- Born: 1905 Kielce, Poland
- Died: September 7, 2008 (aged 102–103)
- Occupations: Real estate investor and developer
- Known for: Founder of The Argo Corporation
- Spouse: Rose Moskowitz
- Children: Sonia Moskowitz Jacob Moskowitz Mark Moskowitz Dan Moskowitz

= Henry Moskowitz (real estate investor) =

Businessperson

Henry Moskowitz (1905 – September 7, 2008) was a New York-based real estate investor and founder of The Argo Corporation. He also contracts and owns hotels in Israel.

==Personal life==
Moskowitz was born to a Jewish family in Kielce, Poland. He lost his first wife, daughter, both parents, and a brother in the Holocaust. In December 1944, he was interned in the Sachsenhausen concentration camp.

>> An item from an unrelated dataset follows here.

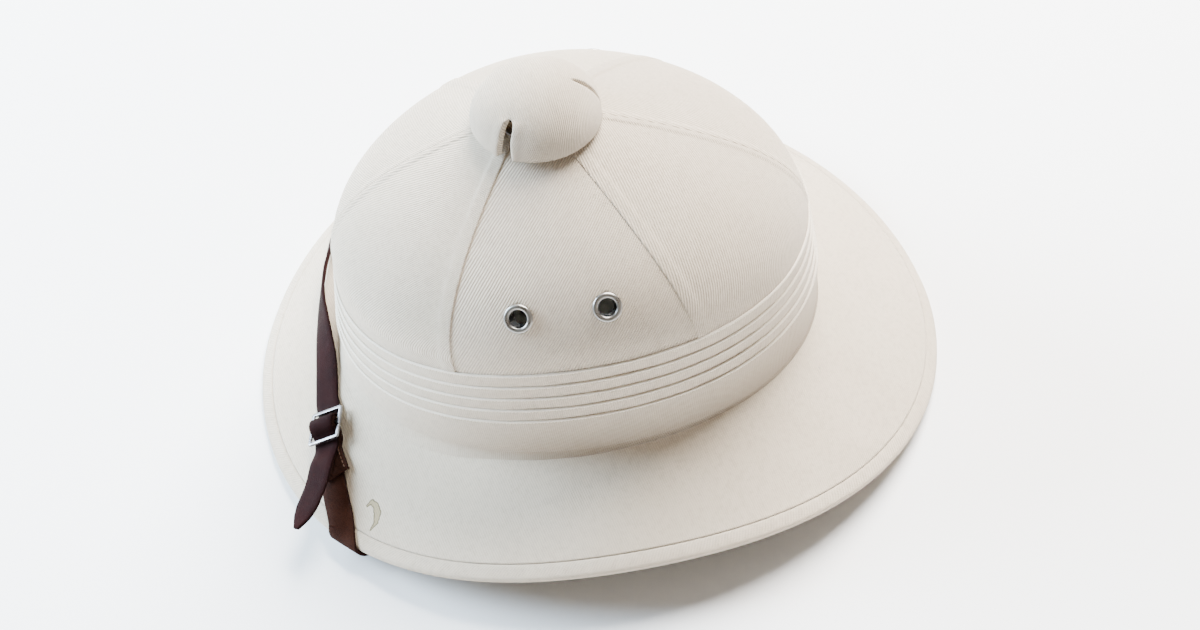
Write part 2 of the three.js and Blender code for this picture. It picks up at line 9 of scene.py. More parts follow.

In 1948, he remarried in Germany to his second wife, Rose. They had two children in Germany, Sonia and Jacob. In 1951, the family immigrated to the United States, settling on the Upper West Side of Manhattan and had two more children: Dan and Mark.

In 1998, he was recognized by former Israeli Prime Minister Benjamin Netanyahu with the Foreign Investor Jubilee Award. Although raised Hassidic, after World War II, he practiced Modern Orthodox Judaism.

In 2008, the Broadway Mall Association dedicated the Henry Moskowitz North Mall in his honor. Moskowitz was a strong supporter of Israel. In 2010, the Square of Hope in the Garden of the Righteous Among the Nations at Yad Vashem was dedicated in his honor. He was also a supporter of the Givat Haviva Educational Institute in Israel and the USC Shoah Foundation Institute for Visual History and Education.

==Career==
In 1952, pooling the assets of over 100 investors, many of them Holocaust survivors, he founded The Argo Corporation and began investing in real estate in New York City. The partnerships' early investments were all rentals and Argo was hired by the partnerships to manage them.

In 1955, he purchased the Ivy Hill Park Apartment complex in the Ivy Hill neighborhood in Newark, New Jersey; the complex consisted of ten fifteen story buildings and was New Jersey's largest privately owned apartment complex.

Argo eventually converted most of its buildings in Manhattan into cooperative ownership during the 1960s and 1970s, typically keeping the management contract thereafter. In the 1980s, the Argo Corp. expanded into third party management of buildings.

In 1997, he made his first condominium conversion. He also owned hotels in Israel.

He grew the business to become one of the largest independent real estate management companies in New York City. As of 2013, Argo owns 5,500 units and manages 6,500 units on behalf of condominiums and cooperatives. In addition to management and the conversion of rental buildings to cooperatives and condominiums, Argo continues to invest in building ownership and also purchases individual unsold units in buildings for rental. His son, Mark Moskowitz, now runs the company. Moskowitz was known for not selling any of his buildings.